Part glossy thriller, part subversive comedy, this film is anything but conventional, as it touches on a remote corner of the political agenda: the U.S./Moroccan connection. Framed by the '81 and '84 riots in Casablanca (when people demonstrated their opposition to the war in the Western Sahara, especially to the existence and treatment of political prisoners), its aim is to make people aware of the much ignored political situation in the Western Sahara.

However, the film never enlightens the audience about the players in the Western Sahara, so we get the feeling from this leftist propaganda piece that the political prisoners are the good guys and the pro-American Moroccan government is the villain. Actually, the Polisario, or rebels, are an archaic group of Marxist revolutionaries supported by Cuba, the only totalitarian socialist country which hasn't admitted the failure of the confused theories of the Nineteenth Century misanthrope Karl Marx. The Polisario was supported by Algeria, but the government of Algeria now admits the failure of socialism and is moving toward a Western market economy, so two years ago they made peace with Morocco and withdrew support from the rebels. The U.N. is sponsoring a referendum in Western Sahara to determine whether that desert land will stay in Morocco, or become a separate country. Since Western Sahara has no resources except sand, phosphate and some coastal fishing, most political observers believe that the Western Saharans will choose to stay part of Morocco for economic reasons if nothing else. Like people throughout the world, very few West Saharans want the Marxist Polisario in control since that will only mean another impoverished, feudalistic totalitarian system like Ethiopia, or one of the other African socialist disasters which have raped previously self-sufficient countries. With the recent example of SWAPO (the South West Africa People's Organization), the darling of the looney left media in the United States, moving Namibia rapidly into the same socialist feudal system, wherein the nomenclatura government officials receives villas and Mercedes while the people starve fed only by Marxist slogans, it seems cruel to persist in promoting the cause of communist rebels. In fact, even the Polisario is moving away from extreme Marxism toward a more ambiguous worldview. Thus, the film is out of date. At any rate, the film opens in Casablanca with Mouallem, a young woman from a Moroccan dissident group, preparing to leave for Washington, D.C., with documents that will attest to the fact that her student brother is one of many political prisoners in Morocco. As Mouallem searches in Washington for Katrina, a journalist, a second search is underway: a Moroccon Envoy seeks a secluded Virginia mansion as a recluse for his royal boss.

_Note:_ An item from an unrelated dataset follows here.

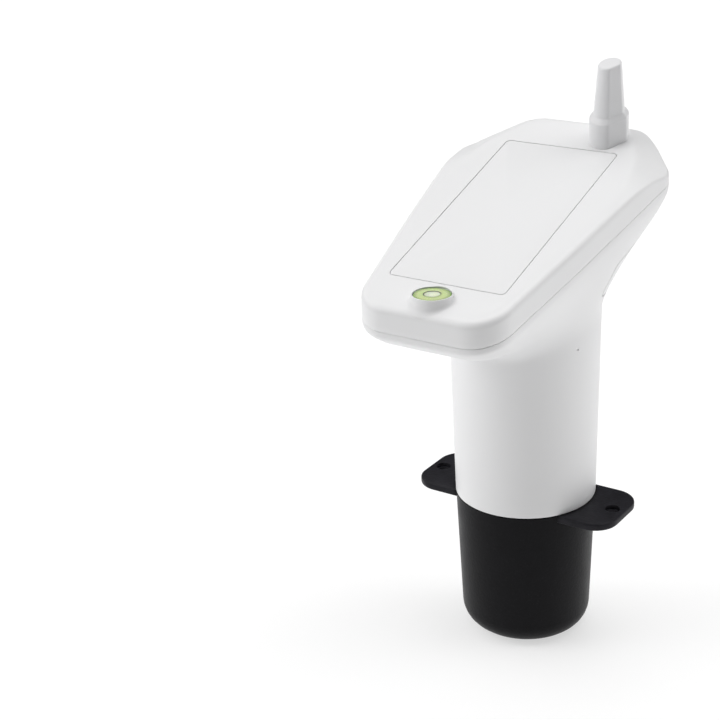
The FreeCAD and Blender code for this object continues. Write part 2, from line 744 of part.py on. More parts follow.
def ear_screw_cuts():
    """Hole and head sink for the screw in each ear."""
    cuts = []
    for x in (SCREW_SPACING / 2, -SCREW_SPACING / 2):
        cuts.append(cylinder(SCREW_HOLE_R, -OVER, FAR, x))
        cuts.append(cylinder(SCREW_SINK_R, EAR_THICKNESS - SCREW_SINK_DEPTH, FAR, x))
    return cuts


def make_mounting_cup():
    """Cup, ears and spigot in one moulding, with the sounder's seat and mouth in its floor."""
    floor = -CUP_DEPTH + CUP_FLOOR
    spigot = cylinder(spigot_r(), 0.0, EAR_THICKNESS + SPIGOT_HEIGHT)
    seat = cylinder(SLEEVE_R + SEAT_WALL, floor - OVER, seat_top())
    bosses = [cylinder(CLAMP_BOSS_R, floor - OVER, seat_top(), x, y) for x, y in clamp_places()]
    solid = cup_outside().fuse([ears_plate(), spigot]).cut(cup_hollow()).fuse([seat] + bosses)
    cuts = [cylinder(SLEEVE_R, floor, FAR), sounder_mouth(), ring_form(RING_R)]
    cuts += [cylinder(CLAMP_SCREW_R, seat_top() - CLAMP_SCREW_LENGTH, FAR, x, y) for x, y in clamp_places()]
    return solid.cut(cuts + ear_screw_cuts())


def ring_form(r):
    """Ring round the spigot with a many-sided section."""
    points = []
    for i in range(RING_SIDES):
        angle = 2 * math.pi * (i + 0.5) / RING_SIDES
        points.append((spigot_r() + r * math.cos(angle), RING_HEIGHT + r * math.sin(angle)))
    return turned(points)


def make_cup_seal():
    """Ring seal in the spigot's groove, flattened a little by the tube."""
    return ring_form(RING_R - SEAL_GAP).common(cylinder(INSIDE_R, 0.0, FAR))


def make_transducer():
    """Sounder can with a thin radiating face and a bevelled back."""
    low = -CUP_DEPTH + CUP_FLOOR + SLEEVE_FLOOR
    high = low + SOUNDER_HEIGHT
    face = low - SOUNDER_FACE_DROP
    return turned([(0, face), (SOUNDER_FACE_R, face), (SOUNDER_FACE_R, low), (SOUNDER_R, low),
                   (SOUNDER_R, high - SOUNDER_BEVEL), (SOUNDER_R - SOUNDER_BEVEL, high), (0, high)])


def make_transducer_sleeve():
    """Rubber sleeve round the sounder, with a lip under its edge."""
    low = -CUP_DEPTH + CUP_FLOOR
    face = low + SLEEVE_FLOOR
    high = seat_top() - SLEEVE_SPARE
    return turned([(SOUNDER_R - SLEEVE_LIP, low), (SLEEVE_R, low), (SLEEVE_R, high), (SOUNDER_R, high),
                   (SOUNDER_R, face), (SOUNDER_R - SLEEVE_LIP, face)])


def make_clamp_ring():
    """Ring with three ears that holds the sounder down."""
    low = seat_top()
    high = low + CLAMP_THICKNESS
    ring = cylinder(SLEEVE_R + SEAT_WALL, low, high)
    ears = [cylinder(CLAMP_BOSS_R, low, high, x, y) for x, y in clamp_places()]
    holes = [cylinder(CLAMP_SCREW_R + FIT_GAP, low - OVER, high + OVER, x, y) for x, y in clamp_places()]
    return ring.fuse(ears).cut(holes + [cylinder(CLAMP_HOLE_R, low - OVER, high + OVER)])


def make_clamp_screws():
    """Screws that point down through the clamp ring."""
    screw = make_screw(CLAMP_SCREW_R, CLAMP_THICKNESS + CLAMP_SCREW_GRIP, CLAMP_SCREW_HEAD_R, CLAMP_SCREW_HEAD)
    screw.rotate(V(0, 0, 0), V(1, 0, 0), 180)
    high = seat_top() + CLAMP_THICKNESS
    return Part.makeCompound([screw.translated(V(x, y, high)) for x, y in clamp_places()])


def socket_floor():
    """Height of the lead socket's underside."""
    drop = BOARD_DROP + square_drop(BOARD_THICKNESS + SOCKET_HEIGHT)
    return top_z(LEAD_Y) - drop


def make_lead_socket():
    """Socket under the board that the lead plugs into."""
    return under_board(block(SOCKET_HALF, -3.0, 3.0, -SOCKET_HEIGHT, 0), 0, LEAD_Y)


def make_sensor_lead():
    """Lead from the sounder's back up the tube to the socket."""
    start = seat_top()
    points = [V(0, LEAD_FOOT_Y, start), V(0, LEAD_FOOT_Y, start + LEAD_LOW), V(0, LEAD_Y, start + LEAD_HIGH),
              V(0, LEAD_Y, socket_floor() + LEAD_PLUG)]
    path = rounded(points, [0, LEAD_BEND_R, LEAD_BEND_R, 0], closed=False)
    ring = Part.Wire(Part.makeCircle(LEAD_R, points[0], UP))
    tube = path.makePipeShell([ring], True, True)
    return tube.cut(make_lead_socket())


def make_all():
    """Every piece by name."""
    outer = body_form(0.0, EAR_THICKNESS + FOOT_GAP, LIP_DEPTH)
    panel_inside = body_form(DOOR_SKIN, -FAR / 20, FAR / 20)
    rebate = body_form(DOOR_SKIN + DOOR_GAP, -FAR / 20, FAR / 20)
    inner = body_form(WALL, -FAR / 20, FAR / 20)
    return {
        "mounting_cup": make_mounting_cup(),
        "cup_seal": make_cup_seal(),
        "lower_housing": make_lower_housing(outer, rebate, inner),
        "battery_door": make_battery_door(outer, panel_inside),
        "top_cover": make_top_cover(),
        "cover_gasket": seal_ring(SEAL_GAP),
        "cover_screws": make_lid_screws(),
        "label_plate": plate_prism(PLATE_GAP, PLATE_THICKNESS, 0.0),
        "level_vial": make_vial(),
        "level_fluid": make_fluid(),
        "antenna_cap": make_antenna_cap(),
        "antenna_rod": make_antenna_rod(),
        "main_board": make_main_board(),
        "board_screws": make_board_screws(),
        "radio_module": under_board(chip(8.0, 11.0, 2.4), 8.0, 24.0),
        "control_chip": under_board(chip(5.0, 5.0, 1.2), -6.0, -34.0),
        "lead_socket": make_lead_socket(),
        "battery_tray": make_battery_tray(inner),
        "battery_lower": make_cell(1),
        "battery_upper": make_cell(-1),
        "contact_plates": make_contact_plates(),
        "contact_springs": make_contact_springs(),
        "switch_body": make_switch_body(),
        "pair_button": make_pair_button(),
        "transducer": make_transducer(),
        "transducer_sleeve": make_transducer_sleeve(),
        "clamp_ring": make_clamp_ring(),
        "clamp_screws": make_clamp_screws(),
        "sensor_lead": make_sensor_lead(),
    }


os.makedirs("parts", exist_ok=True)
for name, solid in make_all().items():
    solid.exportStep("parts/" + name + ".step")
    print(name, len(solid.Solids), solid.isValid(), round(solid.Volume, 1))
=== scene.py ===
import math

import bpy
import numpy as np
from bpy.props import FloatProperty, FloatVectorProperty, PointerProperty
from mathutils import Matrix, Vector


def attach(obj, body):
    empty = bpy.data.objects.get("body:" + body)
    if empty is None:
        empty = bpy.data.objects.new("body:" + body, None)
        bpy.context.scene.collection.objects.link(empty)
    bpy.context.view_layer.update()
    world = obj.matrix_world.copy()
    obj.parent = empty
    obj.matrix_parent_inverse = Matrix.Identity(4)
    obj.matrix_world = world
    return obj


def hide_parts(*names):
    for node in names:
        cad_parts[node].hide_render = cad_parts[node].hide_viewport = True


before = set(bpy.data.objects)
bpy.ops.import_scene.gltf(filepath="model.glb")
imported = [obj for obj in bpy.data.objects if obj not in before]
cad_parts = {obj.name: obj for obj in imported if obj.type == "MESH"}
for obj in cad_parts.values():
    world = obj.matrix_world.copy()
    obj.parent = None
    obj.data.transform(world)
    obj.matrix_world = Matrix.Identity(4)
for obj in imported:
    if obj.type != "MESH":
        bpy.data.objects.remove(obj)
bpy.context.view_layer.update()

# Dresses the ultrasonic level gauge: smooth mouldings, a level, an antenna and soft studio light.
# Shapes are worked out in millimetres in the CAD frame and written into the meshes in metres.

bl_info = {
    "name": "Ultrasonic Level Gauge",
    "version": (1, 0, 0),
    "blender": (4, 5, 0),
    "location": "View3D > Sidebar > Gauge",
    "description": "Builds the looks of an ultrasonic tank level gauge round its CAD frame",
    "category": "Add Mesh",
}

MM = 0.001
AXIS = np.zeros((1, 2))

# Points round each ring of the head
AROUND = 420

# Lid's top plane, depths of seam and lip under it, and the wall
TOP_HEIGHT = 129.26
TILT = math.radians(17.787)
SLOPE = math.tan(TILT)
SEAM = 9.5
LIP_END = 12.0
WALL = 2.2

# Head seen from above: right half of the rounded outline (x, y, corner radius)
HEAD = ((28.9, -77.4, 15.0), (38.3, -22.0, 600.0), (45.9, 31.2, 8.0), (22.75, 58.8, 44.0))

# Lid: roundings of its rim, of the bevel's lower edge and inside, and upright faces left at the seam
RIM_R = 2.6
RIM_BLEND = 0.8
SOFT_EDGE = 1.2
INSIDE_R = 0.8
LID_FACE = 1.0
INSIDE_FACE = 0.2

# Bevel round the lid's tail: softness of its crease, and right halves of its upper and lower edge
CREASE_R = 4.0
BEVEL_TOP = ((36.9, -100.0, 0.0), (36.9, 10.0, 30.0), (33.0, 28.0, 30.0), (20.5, 48.0, 10.0))
BEVEL_FOOT = ((96.9, -262.0, 0.0), (96.9, -10.0, 30.0), (50.0, 36.8, 30.0), (33.7, 61.2, 10.0))
BEVEL_RINGS = 14
BEVEL_STEPS = 24

# Tube and neck. NECK holds (depth, share of the way out from tube to lip) down the neck.
# The lip's lower corner is softened from a rise above it to a fall below it.
FOOT_Z = 3.2
TUBE_FOOT_R = 28.5
TUBE_FOOT_Z = 3.0
DRAFT = math.tan(math.radians(0.99))
NECK = ((12.0, 1.0), (16.5, 0.91), (24.5, 0.68), (34.0, 0.37), (42.0, 0.12), (48.0, 0.01), (53.0, 0.0))
LIP_RISE = 0.9
LIP_FALL = 1.3
COARSE_STEP = 3

# Door in the back of the neck: corners (y, z) seen from the side, its skin and its ribs
DOOR = ((3.6, 104.5), (-1.3, 91.0), (80.0, 88.0), (80.0, 129.0))
DOOR_CORNER_R = 3.0
DOOR_SKIN = 1.2
DOOR_LEDGE = 2.0
DOOR_PLAY = 0.3
DOOR_FORM_FOOT = 60.0
RIB_PLACES = (-18.0, -6.0, 6.0, 18.0)
RIB_DEEP = 1.6
RIB_BACK = 0.65

# Blank plate in the lid
PLATE_HALF = 24.5
PLATE_FRONT = -59.4
PLATE_BACK = 30.4
PLATE_R = 2.0
PLATE_DEEP = 0.8
PLATE_EDGE = 0.12

# Bubble level: holder and the fillet round its root, vial, fluid and bubble
LEVEL_Y = -67.85
LEVEL_TOP = 109.54
HOLDER_R = 7.55
HOLDER_FOOT = 98.74
ROOT_R = 1.8
ROOT_LAP = 0.3
ROOT_SINK = 0.6
VIAL_R = 7.1
VIAL_TALL = 6.4
VIAL_WALL = 0.2
VIAL_ROOF = 0.1
DOME_R = 160.0
FLUID_GAP = 0.11
FLUID_PLAY = 0.03
BUBBLE_R = 2.9
BUBBLE_DEEP = 1.0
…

As the story continues, the journalist Katrina is revealed to be the lover of the coveted mansion's owner, Hans. While Mouallem attempts to deliver the documents to Katrina, Katrina herself struggles to publish articles to defame the Moroccon monarch's reputation. She juggles the demands of her work and political conscience with her feelings for Hans. Hans, confused about his life's goals, considers giving up the mansion.

After numerous misadventures, the Envoy finally makes it to the estate. His offer to purchase the property unleashes a family controversy. Rumors compete with facts, and the mood becomes anxious. At this point, Mouallem resurfaces and finds Katrina. Katrina gets the story published, and much to the Envoy's chagrin, Hans refuses to let him have his house -- a tribute to optimism and his character's ability to transcend class allegiances (a looney notion in the fluid social scene of the US).

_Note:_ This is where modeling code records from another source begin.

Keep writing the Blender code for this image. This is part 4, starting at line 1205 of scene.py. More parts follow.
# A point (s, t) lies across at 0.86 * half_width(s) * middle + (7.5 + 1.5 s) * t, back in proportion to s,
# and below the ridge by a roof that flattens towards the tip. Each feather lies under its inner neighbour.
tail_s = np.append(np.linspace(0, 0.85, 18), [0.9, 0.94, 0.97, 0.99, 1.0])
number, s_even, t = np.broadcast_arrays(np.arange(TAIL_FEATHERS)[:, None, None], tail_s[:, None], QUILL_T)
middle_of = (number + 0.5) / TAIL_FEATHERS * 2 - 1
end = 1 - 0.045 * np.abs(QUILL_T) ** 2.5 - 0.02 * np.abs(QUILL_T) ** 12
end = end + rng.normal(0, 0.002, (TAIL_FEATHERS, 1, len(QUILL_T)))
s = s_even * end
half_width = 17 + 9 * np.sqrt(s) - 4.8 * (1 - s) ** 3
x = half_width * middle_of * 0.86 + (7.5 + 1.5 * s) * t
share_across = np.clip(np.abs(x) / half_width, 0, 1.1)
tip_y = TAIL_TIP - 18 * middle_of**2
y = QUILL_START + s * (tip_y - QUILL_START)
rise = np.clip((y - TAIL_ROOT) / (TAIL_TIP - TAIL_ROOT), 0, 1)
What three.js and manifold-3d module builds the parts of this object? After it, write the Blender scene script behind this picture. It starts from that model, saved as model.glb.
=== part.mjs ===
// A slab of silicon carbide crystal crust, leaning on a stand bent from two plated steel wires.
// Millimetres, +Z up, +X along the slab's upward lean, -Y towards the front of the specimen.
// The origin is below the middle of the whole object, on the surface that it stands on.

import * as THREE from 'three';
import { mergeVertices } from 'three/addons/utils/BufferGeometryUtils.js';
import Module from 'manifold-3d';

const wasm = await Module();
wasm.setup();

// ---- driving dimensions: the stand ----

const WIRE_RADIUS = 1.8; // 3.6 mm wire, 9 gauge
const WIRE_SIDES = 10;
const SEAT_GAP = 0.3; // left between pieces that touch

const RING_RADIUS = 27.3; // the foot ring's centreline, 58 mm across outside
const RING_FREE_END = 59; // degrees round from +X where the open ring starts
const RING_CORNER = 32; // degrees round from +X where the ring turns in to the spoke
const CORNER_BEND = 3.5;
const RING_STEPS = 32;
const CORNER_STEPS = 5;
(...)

The film tries to translate strong political awareness into individual dilemmas by illustrating how a political event far away touches people who appear to be unrelated to it. Does it work? Not really. The film's structure is woven together from strands of parallel action, perhaps so much so, that it loses viewers in the process. Basically, the film does not warrant the amount of concentration needed to watch it. Furthermore, the political and social worldview of the film is so askew to current events, common sense and the Truth of Scripture, that it seems strange to waste money supporting such tripe.

Though there was ample opportunity, the decision to exclude violence and explicit sex from this avant-garde type of film earns it some praise. It could have earned more had it left out the pre-marital sex which is implied between Katrina and Hans. It also could have done without the use of a few four-letter words. Consequently, film is not worth your while.